#### [The problem]
Write out, word for word, only the data from its first line to the line containing "profiles and shells".

>> BEGIN Data supplied

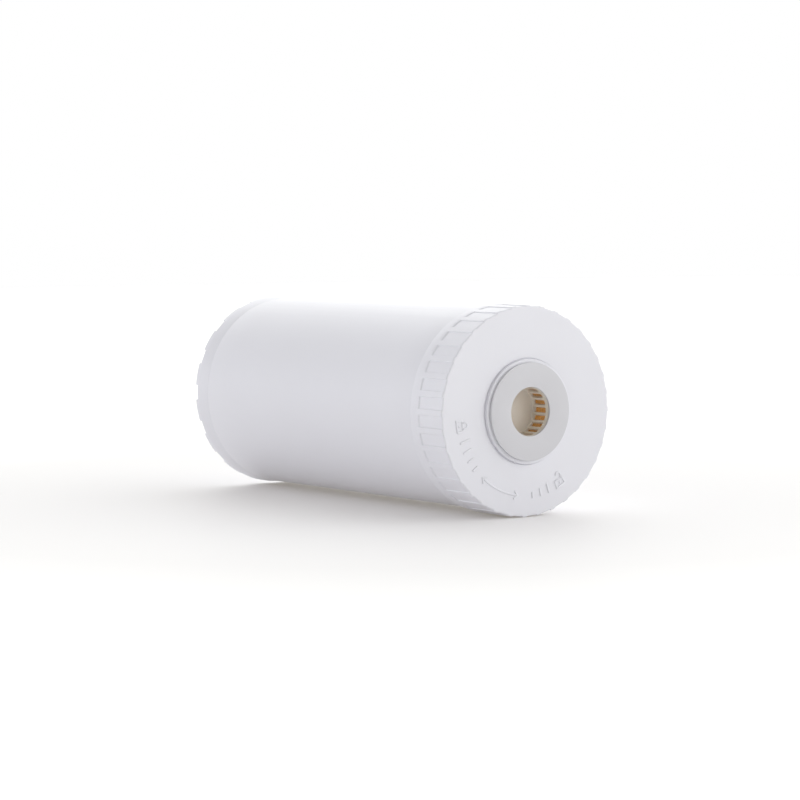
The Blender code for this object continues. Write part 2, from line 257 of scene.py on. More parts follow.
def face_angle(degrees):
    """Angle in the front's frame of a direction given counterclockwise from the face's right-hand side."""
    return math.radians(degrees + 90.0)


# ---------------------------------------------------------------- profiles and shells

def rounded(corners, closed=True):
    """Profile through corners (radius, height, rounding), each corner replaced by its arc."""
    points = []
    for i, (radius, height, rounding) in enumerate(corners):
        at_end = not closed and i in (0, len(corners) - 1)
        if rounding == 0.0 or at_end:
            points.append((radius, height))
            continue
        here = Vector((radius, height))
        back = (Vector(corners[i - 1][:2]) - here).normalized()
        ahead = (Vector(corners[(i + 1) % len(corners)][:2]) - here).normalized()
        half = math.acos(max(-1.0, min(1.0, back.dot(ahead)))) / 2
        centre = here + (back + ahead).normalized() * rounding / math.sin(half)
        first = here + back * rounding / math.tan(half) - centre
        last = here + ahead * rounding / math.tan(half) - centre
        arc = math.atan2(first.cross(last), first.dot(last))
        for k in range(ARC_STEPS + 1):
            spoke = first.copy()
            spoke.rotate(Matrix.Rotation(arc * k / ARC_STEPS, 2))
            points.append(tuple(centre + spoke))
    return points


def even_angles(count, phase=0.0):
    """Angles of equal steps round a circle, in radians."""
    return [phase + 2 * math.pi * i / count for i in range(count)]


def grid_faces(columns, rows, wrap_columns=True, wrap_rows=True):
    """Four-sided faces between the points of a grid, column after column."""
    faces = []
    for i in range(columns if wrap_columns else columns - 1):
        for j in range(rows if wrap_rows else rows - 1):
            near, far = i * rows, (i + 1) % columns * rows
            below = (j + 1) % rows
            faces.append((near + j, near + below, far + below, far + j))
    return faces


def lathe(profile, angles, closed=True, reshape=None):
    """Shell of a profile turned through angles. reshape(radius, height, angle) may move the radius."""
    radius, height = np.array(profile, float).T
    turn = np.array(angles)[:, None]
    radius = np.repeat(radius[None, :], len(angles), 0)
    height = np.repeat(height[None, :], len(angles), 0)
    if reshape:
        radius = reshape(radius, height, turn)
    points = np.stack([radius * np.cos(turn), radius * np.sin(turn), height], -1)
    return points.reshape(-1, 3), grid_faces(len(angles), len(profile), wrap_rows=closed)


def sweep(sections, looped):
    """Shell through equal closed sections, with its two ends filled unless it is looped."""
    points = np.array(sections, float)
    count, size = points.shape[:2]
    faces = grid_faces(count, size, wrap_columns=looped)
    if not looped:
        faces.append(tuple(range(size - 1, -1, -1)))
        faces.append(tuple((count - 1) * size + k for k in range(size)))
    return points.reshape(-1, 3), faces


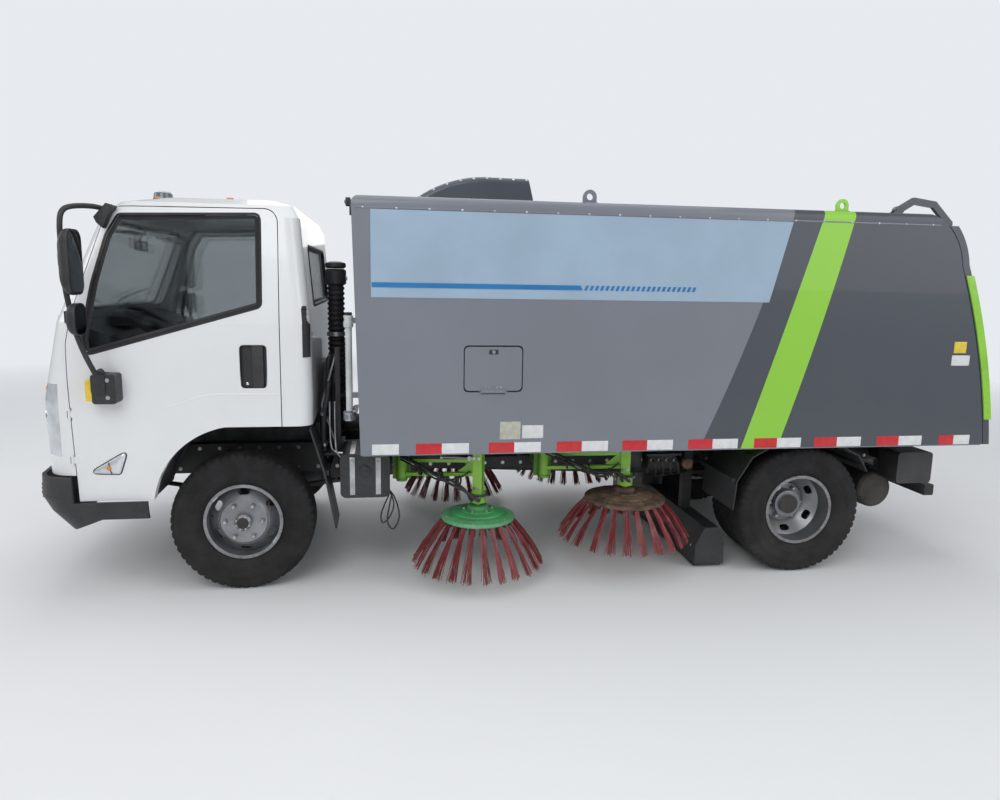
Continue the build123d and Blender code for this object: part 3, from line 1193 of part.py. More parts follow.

>> END Data supplied

#### [Response to the exercise]
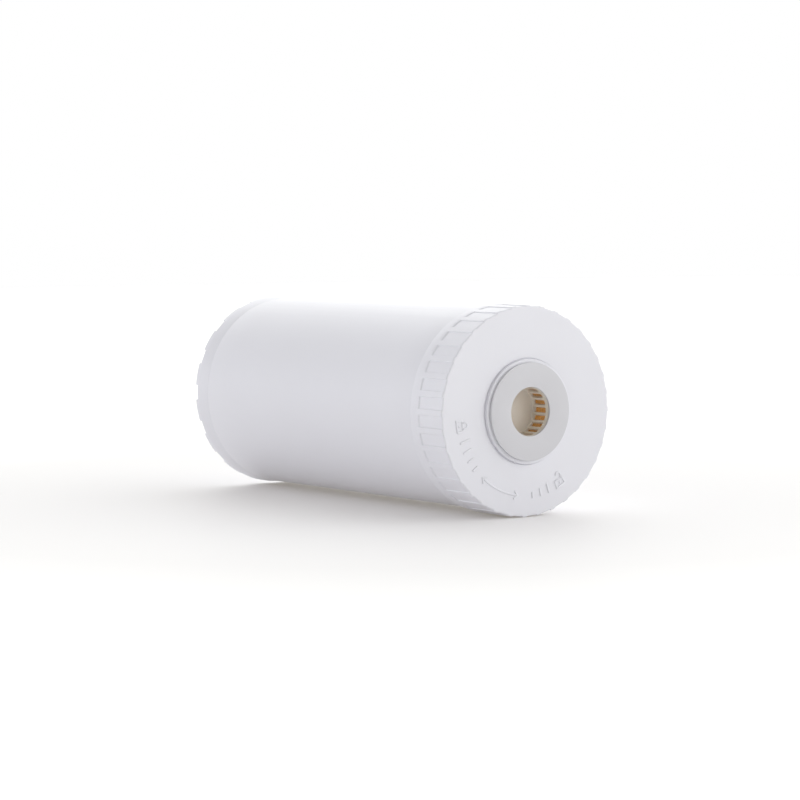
The Blender code for this object continues. Write part 2, from line 257 of scene.py on. More parts follow.
def face_angle(degrees):
    """Angle in the front's frame of a direction given counterclockwise from the face's right-hand side."""
    return math.radians(degrees + 90.0)


# ---------------------------------------------------------------- profiles and shells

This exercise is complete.